Factors Affecting Soil Erosion:
Rainfall Intensity and Runoff

• High intensity and short-duration rainfall cause sheet, rill, and gully erosion.
• Bare soils are more prone to detachment and transport.

Soil Type and Structure

• Sandy and loose soils erode more easily than clay or loamy soils.
• Poor aggregation enhances detachment.

Slope Gradient and Length

• Steep and long slopes increase runoff velocity and erosion severity.

Vegetative Cover

• Lack of vegetation exposes soil to direct raindrop impact.
• Roots help bind soil particles and reduce erosion.

Land Use Practices

• Deforestation, overgrazing, and faulty tillage increase erosion risks.
• Cultivating fragile land intensifies degradation.

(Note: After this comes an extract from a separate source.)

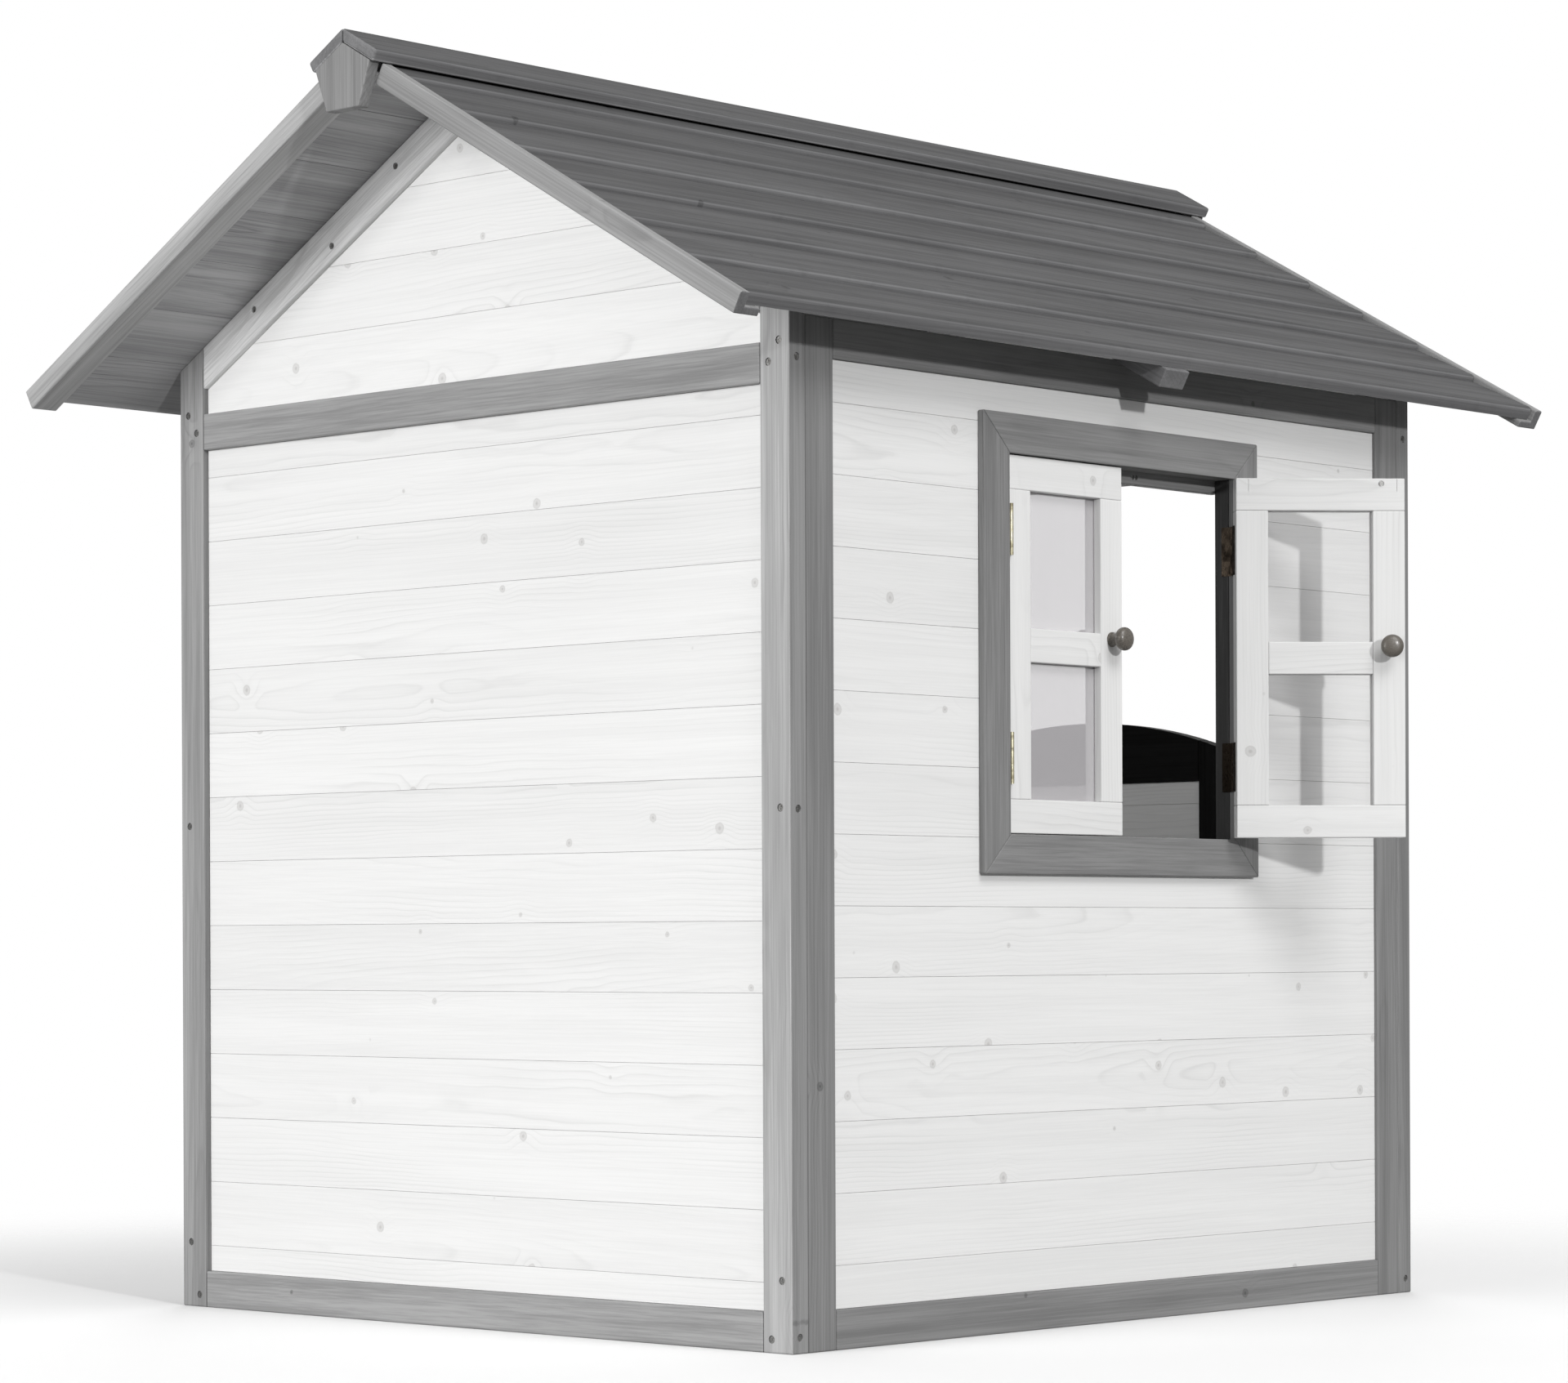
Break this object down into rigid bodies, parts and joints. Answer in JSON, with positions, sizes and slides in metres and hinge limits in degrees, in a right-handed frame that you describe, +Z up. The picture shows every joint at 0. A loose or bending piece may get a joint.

Agronomic Measures for Soil Conservation:

1. Contour Farming: Ploughing along the contour lines reduces runoff and slows down water movement.
2. Strip Cropping: Alternating strips of erosion-prone and erosion-resistant crops (e.g., maize and legumes) helps reduce soil loss.
3. Cover Crops: Growing quick-spreading crops like cowpea or sunhemp prevents soil exposure during fallow periods.
4. Mulching: Applying crop residues or organic mulch conserves moisture and prevents raindrop impact.
5. Crop Rotation: Including legumes and deep-rooted crops improves soil structure and prevents continuous erosion.
6. Green Manuring: Improves soil fertility and adds organic matter that enhances water retention and reduces erosion.
7. Intercropping: Densely planted systems like sorghum + pigeon pea reduce surface exposure.

Agronomic measures are cost-effective, farmer-friendly practices that integrate crop planning with conservation. When combined with engineering and vegetative methods, they significantly contribute to sustainable land management.